A Study on the Combustion Characteristics of a Methane Jet Flame in a Pressurized Hot Vitiated Co-flow

This work presents the study of the methane jet flame in a pressurized vitiated co-flow burner (PVCB). The lift-off length and the stabilization of the methane jet flame under different environment pressures, co-flow temperatures, co-flow rates and jet velocities have been studied, and a chemical numerical simulation based on Gri-mech 3.0 was analyzed as well. The results could provide theoretical supports for the research of natural gas engine combustion stabilization control to increase its thermal efficiency. The experimental results show that the lift-off length decreases obviously (104.22mm to76.14mm) with the increase of the environment pressure (1to1.5bar, 1073K) and temperature (119.34mm to 43.74mm from 1058K to 1118K, 1bar), meanwhile, it also increases with the increment of the co-flow rate and jet velocity.
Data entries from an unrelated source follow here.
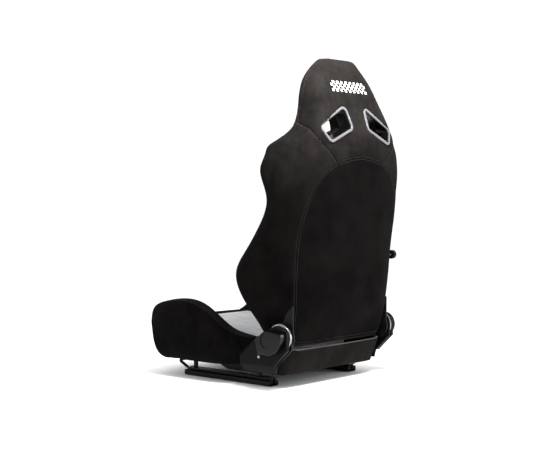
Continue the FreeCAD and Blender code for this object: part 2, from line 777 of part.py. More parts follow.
def build_recliners():
    for name, piece in (
        ("recliner_bracket", recliner_bracket()), ("recliner_ring", recliner_ring()),
        ("recliner_arm", recliner_arm()), ("recliner_cam", recliner_cam()),
        ("recliner_spring", recliner_spring()),
    ):
        keep(f"{name}_left", piece)
        keep(f"{name}_right", mirror(piece))
    shield = keep("side_shield_left", shield_plate())
    bore = cylinder(
        "rod_diameter + 2", "40", ("-lever_inside - 10", "pivot_back", "pivot_height"), X_AXIS,
    )
    keep("side_shield_right", cut(mirror(shield), bore))
    keep("pivot_cap", pivot_cap())
    screw_foot = ("shield_inside + shield_plate", "screw_back", "screw_height")
    screw = cylinder("screw_diameter", "screw_head", screw_foot, X_AXIS)
    keep("shield_screws", group(screw, mirror(screw)))
    keep("recline_lever", recline_lever())
    start = ("-lever_inside - lever_thickness", "pivot_back", "pivot_height")
    reach = "lever_inside + lever_thickness + bracket_inside + bracket_sheet"
    keep("recliner_rod", cylinder("rod_diameter", reach, start, X_AXIS))


# ---- seat cushion ------------------------------------------------------------------------

def bolster_section(station):
    """A section of the left seat bolster, from its inner foot round the outside to the insert."""
    back, under, ridge_height, outside, beside = station
    inside = size("bolster_inside")
    ridge = size("bolster_ridge")
    rise = ridge_height - under
    round_low = min(12, rise * 0.3)
    sag = 5.5 * max(0, min(1, (105 - back) / 60))
    under_edge = V(outside - round_low - 4, back, under - sag)
    knee = V(206, back, under)
    points = [
        under_edge,
        V(outside - 1, back, under - sag + round_low),
        V(outside, back, under + rise * 0.5),
        V(outside - 5, back, ridge_height - rise * 0.16),
        V((ridge + outside) / 2, back, ridge_height - 2),
        V(ridge - 10, back, ridge_height - 4),
        V(ridge - 40, back, beside + (ridge_height - beside) * 0.45),
        V(inside, back, beside),
    ]
    return skin_loop(points, [V(inside, back, under), knee])


def cushion_block(corners, round_corners):
    """A block of the cushion's full insert width, from its side outline."""
    body = new_body("CushionBlock")
    side = new_sketch(body, "YZ_Plane")
    draw_outline(side, corners)
    pad = add_pad(body, side, "2 * insert_half_width", both_ways=True)

    def at_a_round_corner(edge):
        middle = edge.CenterOfMass
        return abs(middle.x) < 1 and any(
            abs(middle.y - back) < 1 and abs(middle.z - up) < 1 for back, up in round_corners
        )

    add_fillet(body, pad, at_a_round_corner, "cushion_round")
    return body


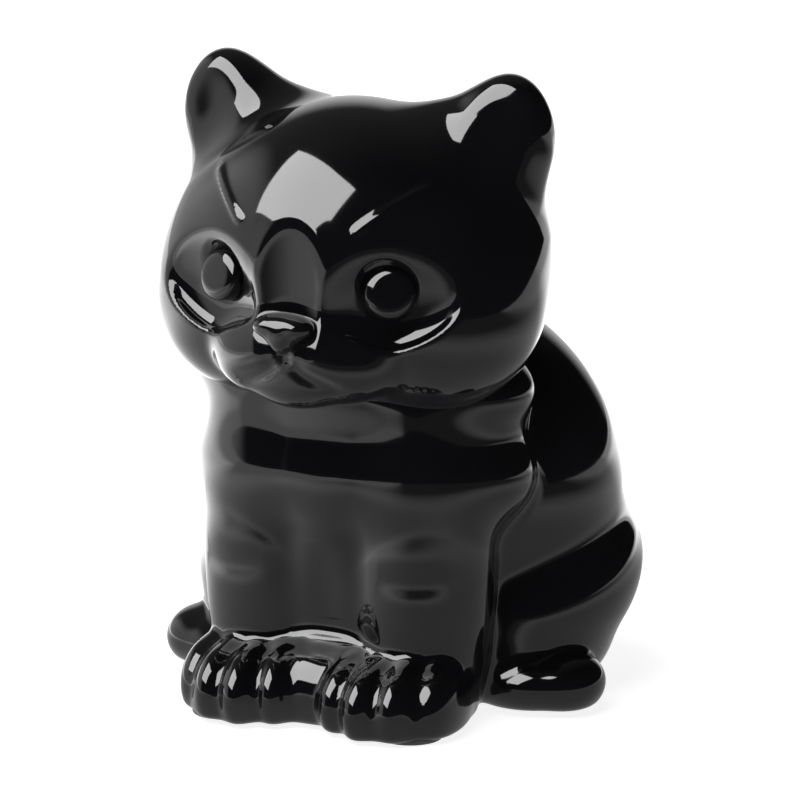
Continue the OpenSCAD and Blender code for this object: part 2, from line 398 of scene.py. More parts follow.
class Bench:
    """The operators that a form is made with. Every method leaves one object selected and active."""

    @staticmethod
    def pick(obj: bpy.types.Object) -> None:
        """Selects one object alone."""
        bpy.ops.object.select_all(action="DESELECT")
        obj.select_set(True)
        bpy.context.view_layer.objects.active = obj

    @staticmethod
    def bake_place(obj: bpy.types.Object) -> None:
        """Puts an object's place, turn and scale into its mesh."""
        Bench.pick(obj)
        bpy.ops.object.transform_apply(location=True, rotation=True, scale=True)

    @staticmethod
    def ball(lump: Lump, side: Side) -> bpy.types.Object:
        """A ball pressed to a lump's shape.

        Args:
            lump: The lump.
            side: Which of a pair it is.

        Returns:
            The ball, with its place in its mesh.
        """
        bpy.ops.object.select_all(action="DESELECT")
        bpy.ops.mesh.primitive_uv_sphere_add(segments=32, ring_count=20, radius=MM)
        ball = bpy.context.object
        place = Matrix.Translation(to_row(lump.at))
        turn = Matrix(lump.turning().tolist()).to_4x4()
        scale = Matrix.Diagonal((*lump.radii, 1.0))
        flip = Matrix.Diagonal((side.value, 1, 1, 1))
        ball.data.transform(flip @ place @ turn @ scale)
        return ball

    @staticmethod
    def remesh(obj: bpy.types.Object, grain: float) -> None:
        """Gives a form even faces of one size.

        Args:
            obj: The form.
            grain: The size of a face, in millimetres.
        """
        Bench.apply(obj, "REMESH", mode="VOXEL", voxel_size=grain * MM, use_smooth_shade=True)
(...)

The stabilization of the lift-off length tends to be better and the methane jet flame tends to be brighter with the lift-off length decreasing under all operation conditions. The results indicated that the lift-off length and the stabilization of methane jet flame are sensitive to the co-flow temperature and the environment pressure. By the numerical simulation, the auto ignition delay of the methane decreases with the increase of the environment pressure and co-flow temperature is observed, the minimum auto-ignition temperature of the methane/air pre-mixture decreases with the environment pressure increases. The numerical results showed temperature and environment pressure are the key factors resulting in the decrease of the lift-off length. It indicated that the increment of the environment pressure could promote the combustion reaction.